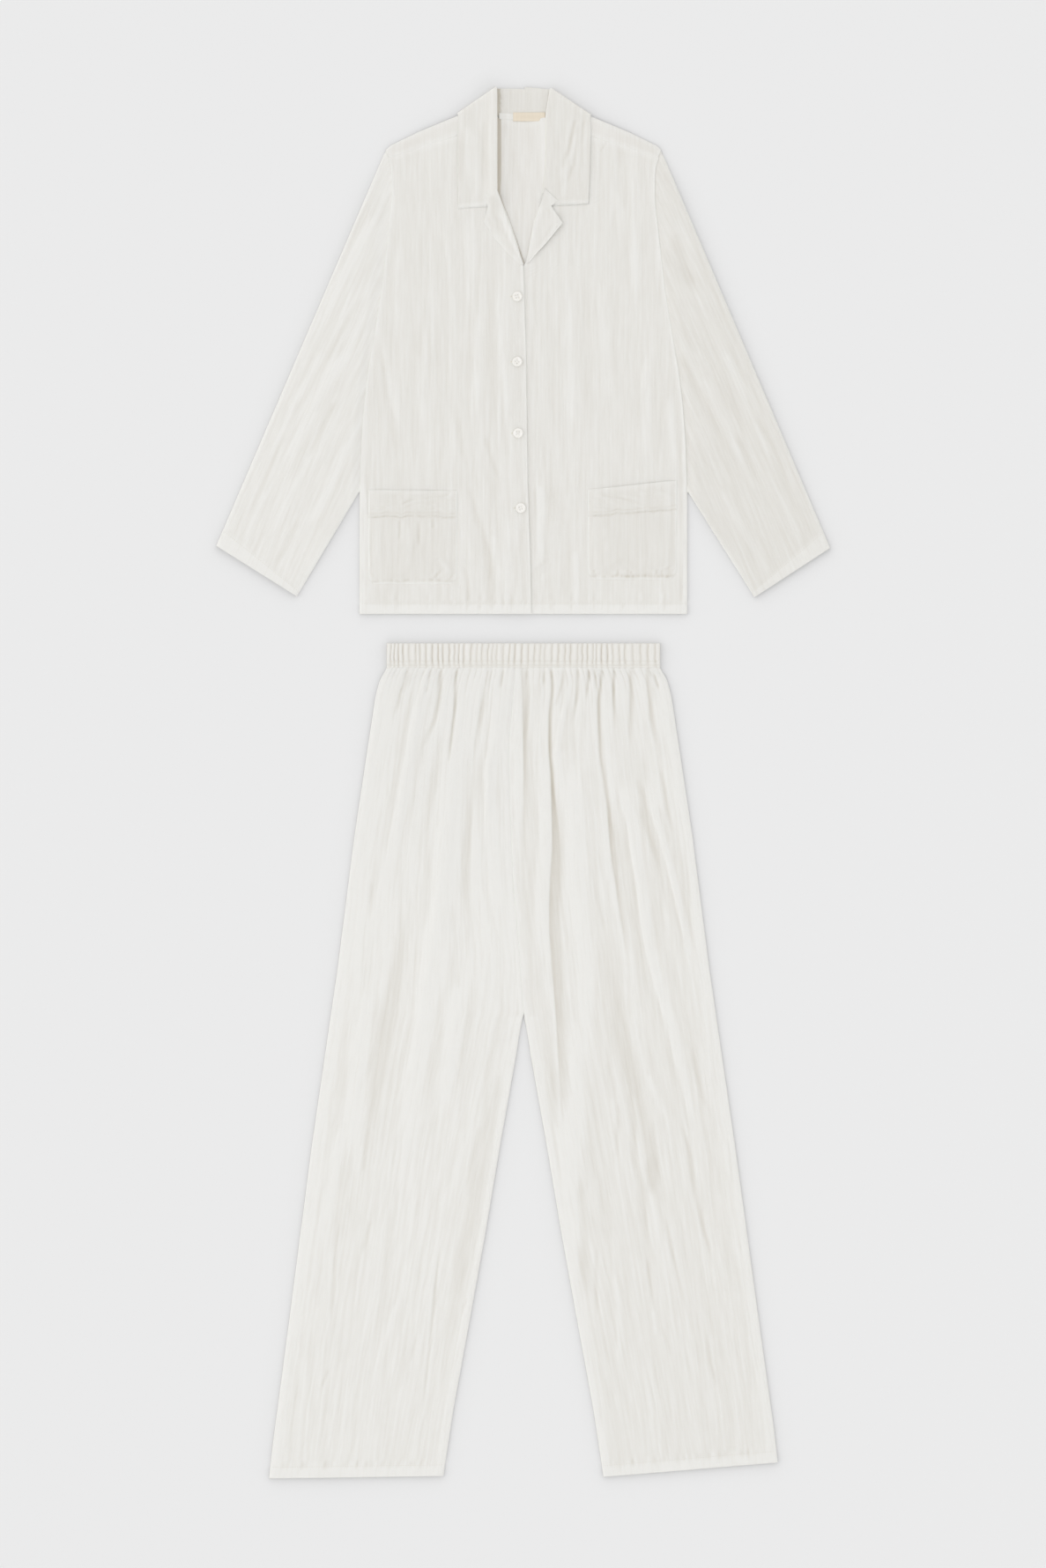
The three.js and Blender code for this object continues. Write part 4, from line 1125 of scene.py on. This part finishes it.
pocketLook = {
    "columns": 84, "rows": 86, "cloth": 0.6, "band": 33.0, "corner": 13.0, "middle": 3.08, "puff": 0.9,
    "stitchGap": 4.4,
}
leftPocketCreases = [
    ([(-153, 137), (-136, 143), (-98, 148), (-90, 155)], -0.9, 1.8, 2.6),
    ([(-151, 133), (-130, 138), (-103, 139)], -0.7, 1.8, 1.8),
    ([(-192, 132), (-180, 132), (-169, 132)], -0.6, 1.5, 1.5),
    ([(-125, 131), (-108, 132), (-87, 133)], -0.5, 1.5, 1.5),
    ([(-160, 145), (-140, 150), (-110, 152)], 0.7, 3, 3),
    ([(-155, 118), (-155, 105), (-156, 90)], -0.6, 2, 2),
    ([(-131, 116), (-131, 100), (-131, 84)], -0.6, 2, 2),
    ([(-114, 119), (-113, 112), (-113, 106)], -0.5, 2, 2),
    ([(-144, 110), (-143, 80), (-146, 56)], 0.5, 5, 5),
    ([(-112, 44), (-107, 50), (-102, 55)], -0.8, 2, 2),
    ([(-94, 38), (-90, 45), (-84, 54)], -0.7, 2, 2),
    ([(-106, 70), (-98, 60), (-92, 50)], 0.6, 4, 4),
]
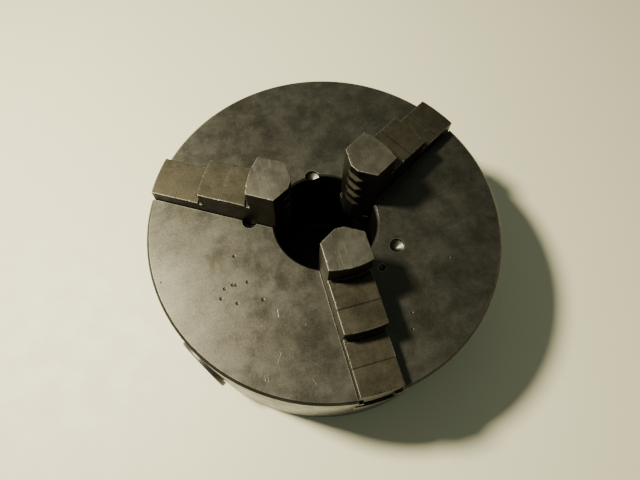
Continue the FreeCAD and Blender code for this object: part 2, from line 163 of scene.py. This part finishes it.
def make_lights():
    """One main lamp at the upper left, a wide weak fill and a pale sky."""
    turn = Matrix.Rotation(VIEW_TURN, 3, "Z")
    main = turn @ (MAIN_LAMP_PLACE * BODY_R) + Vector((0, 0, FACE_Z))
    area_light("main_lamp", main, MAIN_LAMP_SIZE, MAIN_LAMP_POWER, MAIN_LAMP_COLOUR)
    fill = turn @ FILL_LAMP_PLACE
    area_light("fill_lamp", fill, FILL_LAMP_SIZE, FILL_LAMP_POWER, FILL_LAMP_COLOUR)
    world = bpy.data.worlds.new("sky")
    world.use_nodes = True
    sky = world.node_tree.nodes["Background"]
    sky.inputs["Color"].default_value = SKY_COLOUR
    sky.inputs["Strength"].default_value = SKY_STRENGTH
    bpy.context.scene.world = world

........

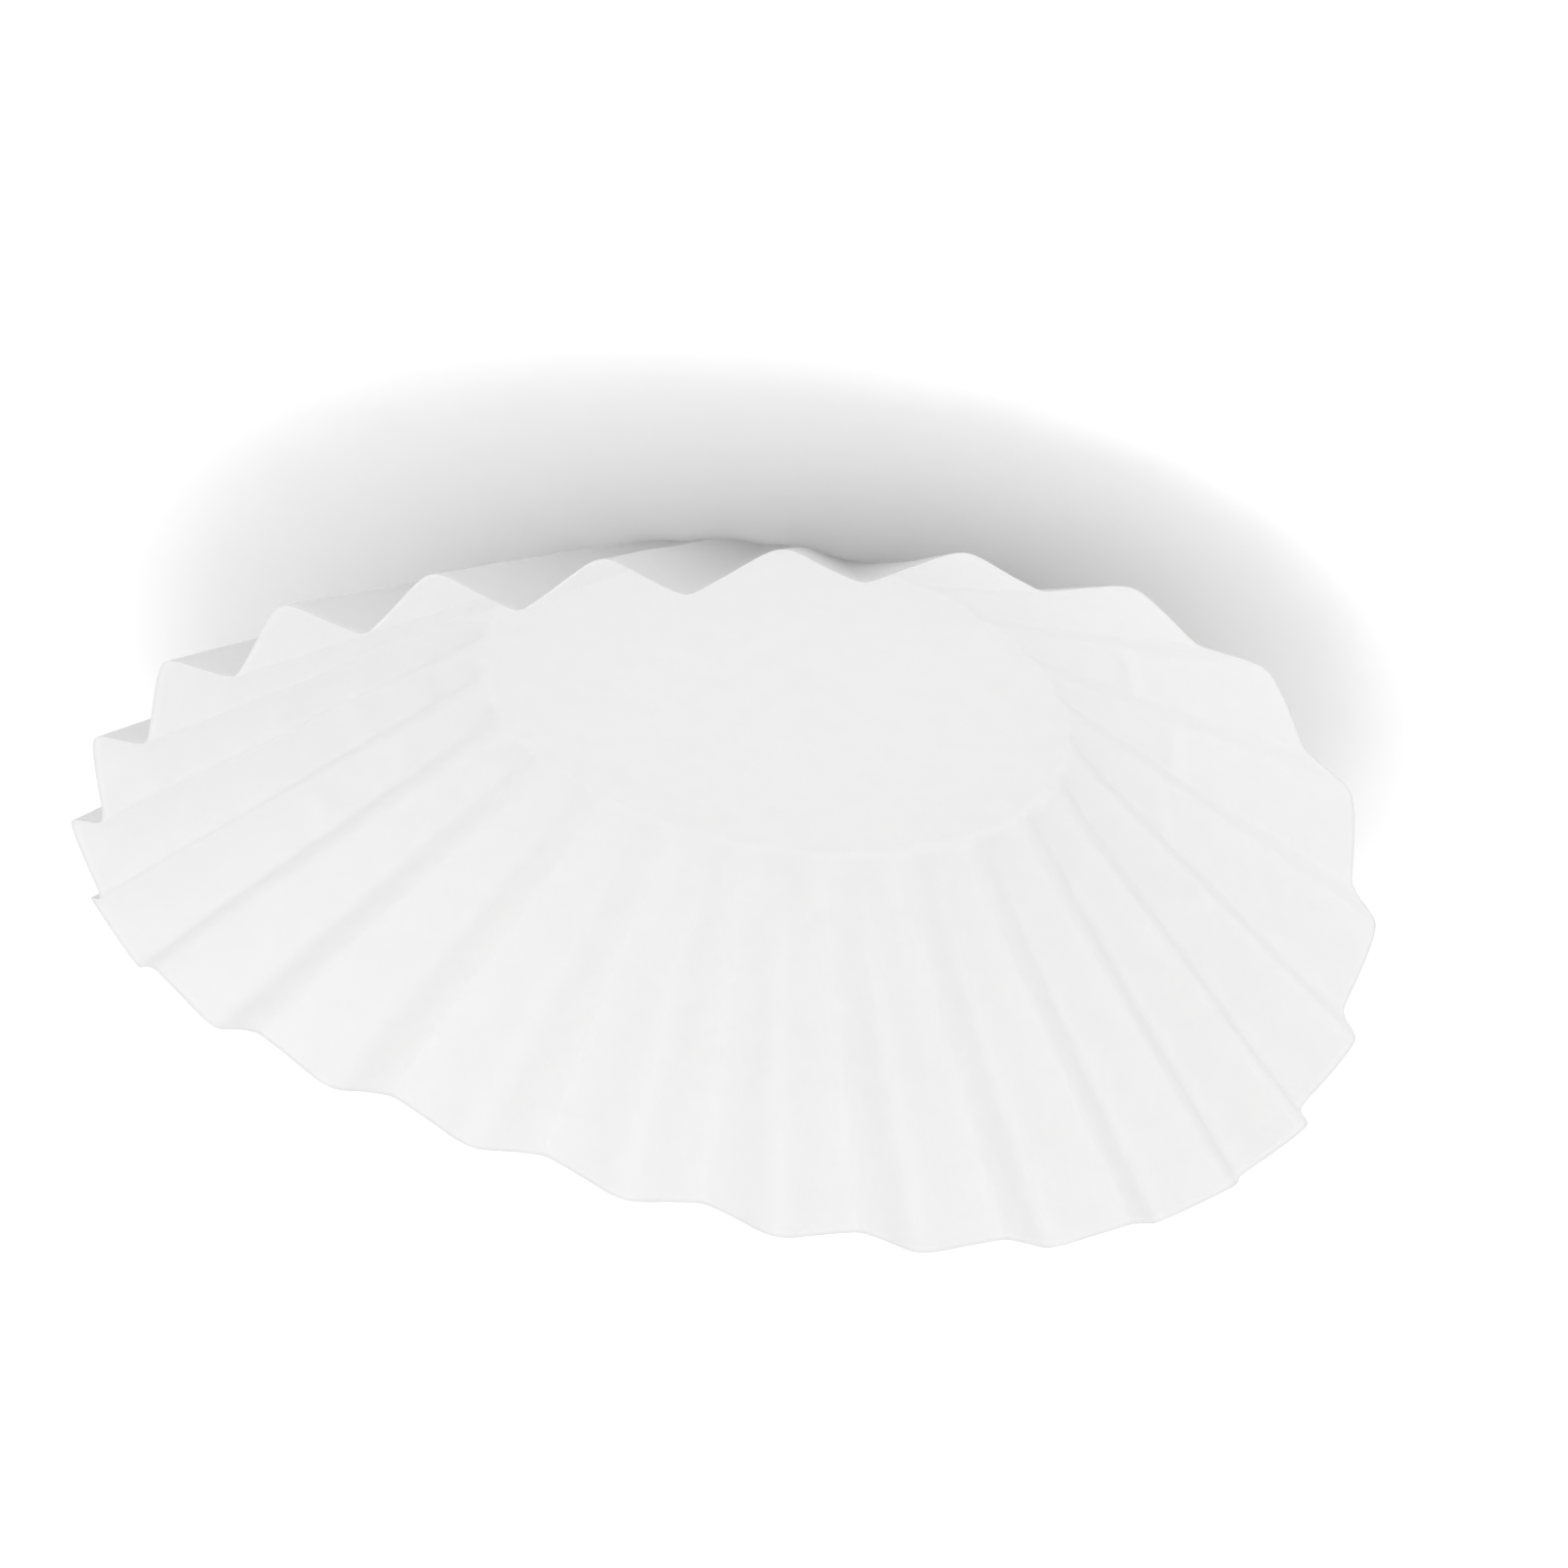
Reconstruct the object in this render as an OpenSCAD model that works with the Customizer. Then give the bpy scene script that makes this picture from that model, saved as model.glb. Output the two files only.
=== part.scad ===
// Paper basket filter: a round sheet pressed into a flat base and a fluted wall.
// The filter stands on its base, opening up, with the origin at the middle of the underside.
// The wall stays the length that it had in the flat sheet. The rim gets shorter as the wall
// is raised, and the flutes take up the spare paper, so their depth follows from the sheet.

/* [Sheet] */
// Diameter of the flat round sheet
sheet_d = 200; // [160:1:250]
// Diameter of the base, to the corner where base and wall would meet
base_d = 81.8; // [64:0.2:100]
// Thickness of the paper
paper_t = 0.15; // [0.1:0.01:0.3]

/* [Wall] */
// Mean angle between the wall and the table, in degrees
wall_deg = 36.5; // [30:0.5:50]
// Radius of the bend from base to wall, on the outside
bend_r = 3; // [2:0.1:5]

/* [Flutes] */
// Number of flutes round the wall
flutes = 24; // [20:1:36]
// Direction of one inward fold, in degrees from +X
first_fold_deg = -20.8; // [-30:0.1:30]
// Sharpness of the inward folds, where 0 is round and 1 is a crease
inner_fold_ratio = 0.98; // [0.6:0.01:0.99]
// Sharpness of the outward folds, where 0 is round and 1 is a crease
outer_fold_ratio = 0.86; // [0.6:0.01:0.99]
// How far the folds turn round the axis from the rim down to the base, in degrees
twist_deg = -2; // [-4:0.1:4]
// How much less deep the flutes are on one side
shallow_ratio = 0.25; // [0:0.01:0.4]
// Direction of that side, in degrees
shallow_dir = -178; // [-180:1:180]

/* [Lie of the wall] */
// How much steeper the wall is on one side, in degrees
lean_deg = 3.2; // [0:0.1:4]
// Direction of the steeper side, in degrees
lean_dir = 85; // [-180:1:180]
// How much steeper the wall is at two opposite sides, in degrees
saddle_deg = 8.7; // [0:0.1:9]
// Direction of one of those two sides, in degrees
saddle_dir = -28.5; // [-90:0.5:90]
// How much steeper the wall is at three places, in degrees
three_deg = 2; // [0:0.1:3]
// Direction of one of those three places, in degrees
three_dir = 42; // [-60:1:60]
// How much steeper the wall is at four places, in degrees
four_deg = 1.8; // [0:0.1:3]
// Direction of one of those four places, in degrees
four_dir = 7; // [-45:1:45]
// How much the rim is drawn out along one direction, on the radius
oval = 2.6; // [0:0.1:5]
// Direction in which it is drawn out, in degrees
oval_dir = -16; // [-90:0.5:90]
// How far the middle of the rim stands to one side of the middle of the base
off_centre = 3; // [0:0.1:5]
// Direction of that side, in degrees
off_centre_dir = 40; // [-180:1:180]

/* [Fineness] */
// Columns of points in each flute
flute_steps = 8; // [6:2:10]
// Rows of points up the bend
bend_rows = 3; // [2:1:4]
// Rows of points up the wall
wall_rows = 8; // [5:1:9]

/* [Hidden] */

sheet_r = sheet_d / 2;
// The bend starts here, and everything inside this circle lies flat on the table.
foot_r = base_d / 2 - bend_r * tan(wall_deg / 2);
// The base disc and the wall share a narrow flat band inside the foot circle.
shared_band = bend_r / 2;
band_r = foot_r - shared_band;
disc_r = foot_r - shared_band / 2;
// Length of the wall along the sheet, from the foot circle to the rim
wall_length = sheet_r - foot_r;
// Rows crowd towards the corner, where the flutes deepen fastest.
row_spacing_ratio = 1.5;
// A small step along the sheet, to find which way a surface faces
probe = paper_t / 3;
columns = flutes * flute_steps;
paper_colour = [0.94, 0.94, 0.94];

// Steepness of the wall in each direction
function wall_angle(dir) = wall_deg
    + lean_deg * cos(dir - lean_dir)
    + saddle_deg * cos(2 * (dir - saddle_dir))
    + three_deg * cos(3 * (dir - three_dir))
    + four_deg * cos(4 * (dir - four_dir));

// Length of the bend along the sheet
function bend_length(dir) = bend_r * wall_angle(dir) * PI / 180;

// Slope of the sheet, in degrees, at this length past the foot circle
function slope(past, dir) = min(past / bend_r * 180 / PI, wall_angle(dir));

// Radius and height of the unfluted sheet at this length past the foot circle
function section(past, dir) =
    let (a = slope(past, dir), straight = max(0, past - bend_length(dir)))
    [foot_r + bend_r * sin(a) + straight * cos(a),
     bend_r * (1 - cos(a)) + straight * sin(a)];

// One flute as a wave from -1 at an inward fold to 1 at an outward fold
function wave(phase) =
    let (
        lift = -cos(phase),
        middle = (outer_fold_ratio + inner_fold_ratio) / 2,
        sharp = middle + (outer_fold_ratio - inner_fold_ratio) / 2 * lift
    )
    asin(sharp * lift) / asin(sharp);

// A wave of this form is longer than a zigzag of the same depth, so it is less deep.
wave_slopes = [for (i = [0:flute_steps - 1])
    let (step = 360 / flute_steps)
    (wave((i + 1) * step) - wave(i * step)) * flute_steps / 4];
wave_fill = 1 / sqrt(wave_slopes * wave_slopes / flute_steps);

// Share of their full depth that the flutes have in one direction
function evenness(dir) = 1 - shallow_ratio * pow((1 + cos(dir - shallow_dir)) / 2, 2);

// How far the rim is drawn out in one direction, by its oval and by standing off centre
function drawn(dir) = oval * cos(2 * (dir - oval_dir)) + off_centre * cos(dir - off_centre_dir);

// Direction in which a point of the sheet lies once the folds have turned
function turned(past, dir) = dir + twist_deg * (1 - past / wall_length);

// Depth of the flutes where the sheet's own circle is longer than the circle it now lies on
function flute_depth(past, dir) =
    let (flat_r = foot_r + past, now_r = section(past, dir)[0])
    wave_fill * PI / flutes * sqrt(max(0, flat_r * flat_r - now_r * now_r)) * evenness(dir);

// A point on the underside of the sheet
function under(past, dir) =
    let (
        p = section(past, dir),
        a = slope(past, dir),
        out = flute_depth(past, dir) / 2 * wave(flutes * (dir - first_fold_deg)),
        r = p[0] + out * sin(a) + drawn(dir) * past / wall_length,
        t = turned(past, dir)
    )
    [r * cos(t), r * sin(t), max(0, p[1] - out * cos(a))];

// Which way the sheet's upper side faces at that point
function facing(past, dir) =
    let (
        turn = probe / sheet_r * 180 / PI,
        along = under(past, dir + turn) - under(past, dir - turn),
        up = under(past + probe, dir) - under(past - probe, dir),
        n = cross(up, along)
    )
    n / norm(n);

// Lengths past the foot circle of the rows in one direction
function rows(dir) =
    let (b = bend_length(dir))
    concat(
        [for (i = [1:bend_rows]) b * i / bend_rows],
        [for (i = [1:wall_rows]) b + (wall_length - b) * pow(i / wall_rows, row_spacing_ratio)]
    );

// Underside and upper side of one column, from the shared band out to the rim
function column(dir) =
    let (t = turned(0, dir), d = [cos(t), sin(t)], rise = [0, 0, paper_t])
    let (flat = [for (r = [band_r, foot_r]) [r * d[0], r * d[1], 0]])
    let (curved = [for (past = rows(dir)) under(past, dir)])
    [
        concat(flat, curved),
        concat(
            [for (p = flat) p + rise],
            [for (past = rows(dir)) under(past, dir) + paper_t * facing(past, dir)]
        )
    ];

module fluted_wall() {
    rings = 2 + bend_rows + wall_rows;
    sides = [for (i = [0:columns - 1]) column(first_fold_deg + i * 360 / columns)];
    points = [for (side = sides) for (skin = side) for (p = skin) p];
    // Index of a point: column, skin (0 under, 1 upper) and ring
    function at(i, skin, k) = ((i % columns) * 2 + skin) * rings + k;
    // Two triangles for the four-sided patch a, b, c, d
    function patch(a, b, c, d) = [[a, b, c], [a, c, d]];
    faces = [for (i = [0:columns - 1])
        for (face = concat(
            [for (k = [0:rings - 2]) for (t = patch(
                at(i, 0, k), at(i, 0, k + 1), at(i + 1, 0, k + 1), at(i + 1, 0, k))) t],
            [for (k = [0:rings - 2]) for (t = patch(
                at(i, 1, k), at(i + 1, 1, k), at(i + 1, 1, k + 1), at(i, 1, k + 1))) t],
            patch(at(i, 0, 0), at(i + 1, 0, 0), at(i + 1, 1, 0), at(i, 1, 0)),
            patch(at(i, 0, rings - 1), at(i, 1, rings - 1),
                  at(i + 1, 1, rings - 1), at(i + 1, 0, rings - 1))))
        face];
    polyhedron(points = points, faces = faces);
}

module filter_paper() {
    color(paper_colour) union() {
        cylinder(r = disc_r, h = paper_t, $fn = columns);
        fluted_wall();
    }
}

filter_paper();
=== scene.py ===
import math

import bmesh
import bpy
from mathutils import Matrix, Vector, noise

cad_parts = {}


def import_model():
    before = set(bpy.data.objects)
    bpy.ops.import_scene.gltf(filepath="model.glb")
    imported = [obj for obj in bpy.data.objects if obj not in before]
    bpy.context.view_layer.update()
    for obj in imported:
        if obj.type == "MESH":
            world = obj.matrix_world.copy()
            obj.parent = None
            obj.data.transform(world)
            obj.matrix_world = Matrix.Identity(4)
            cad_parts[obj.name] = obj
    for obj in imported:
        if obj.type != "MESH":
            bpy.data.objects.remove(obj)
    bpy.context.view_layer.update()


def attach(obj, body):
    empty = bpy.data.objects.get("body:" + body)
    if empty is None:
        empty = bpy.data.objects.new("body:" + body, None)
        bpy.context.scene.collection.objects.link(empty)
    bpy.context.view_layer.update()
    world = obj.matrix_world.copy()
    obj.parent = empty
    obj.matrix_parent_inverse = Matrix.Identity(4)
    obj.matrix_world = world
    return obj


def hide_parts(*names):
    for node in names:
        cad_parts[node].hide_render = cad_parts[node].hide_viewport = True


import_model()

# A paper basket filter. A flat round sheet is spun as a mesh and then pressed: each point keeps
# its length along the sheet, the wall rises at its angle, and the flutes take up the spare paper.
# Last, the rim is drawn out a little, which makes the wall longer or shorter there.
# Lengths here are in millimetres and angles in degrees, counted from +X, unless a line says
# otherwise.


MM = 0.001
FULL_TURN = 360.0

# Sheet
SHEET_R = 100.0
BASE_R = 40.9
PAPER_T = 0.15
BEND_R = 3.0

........

- _THE PROBLEM_: Above are the records; print exactly the lines from the line with "polyhedron(points = points, faces" to the line with "cad_parts[node].hide_render = cad_parts[node].hide_viewport", including both, and nothing else.

- _THE SOLUTION_:
    polyhedron(points = points, faces = faces);
}

module filter_paper() {
    color(paper_colour) union() {
        cylinder(r = disc_r, h = paper_t, $fn = columns);
        fluted_wall();
    }
}

filter_paper();
=== scene.py ===
import math

import bmesh
import bpy
from mathutils import Matrix, Vector, noise

cad_parts = {}


def import_model():
    before = set(bpy.data.objects)
    bpy.ops.import_scene.gltf(filepath="model.glb")
    imported = [obj for obj in bpy.data.objects if obj not in before]
    bpy.context.view_layer.update()
    for obj in imported:
        if obj.type == "MESH":
            world = obj.matrix_world.copy()
            obj.parent = None
            obj.data.transform(world)
            obj.matrix_world = Matrix.Identity(4)
            cad_parts[obj.name] = obj
    for obj in imported:
        if obj.type != "MESH":
            bpy.data.objects.remove(obj)
    bpy.context.view_layer.update()


def attach(obj, body):
    empty = bpy.data.objects.get("body:" + body)
    if empty is None:
        empty = bpy.data.objects.new("body:" + body, None)
        bpy.context.scene.collection.objects.link(empty)
    bpy.context.view_layer.update()
    world = obj.matrix_world.copy()
    obj.parent = empty
    obj.matrix_parent_inverse = Matrix.Identity(4)
    obj.matrix_world = world
    return obj


def hide_parts(*names):
    for node in names:
        cad_parts[node].hide_render = cad_parts[node].hide_viewport = True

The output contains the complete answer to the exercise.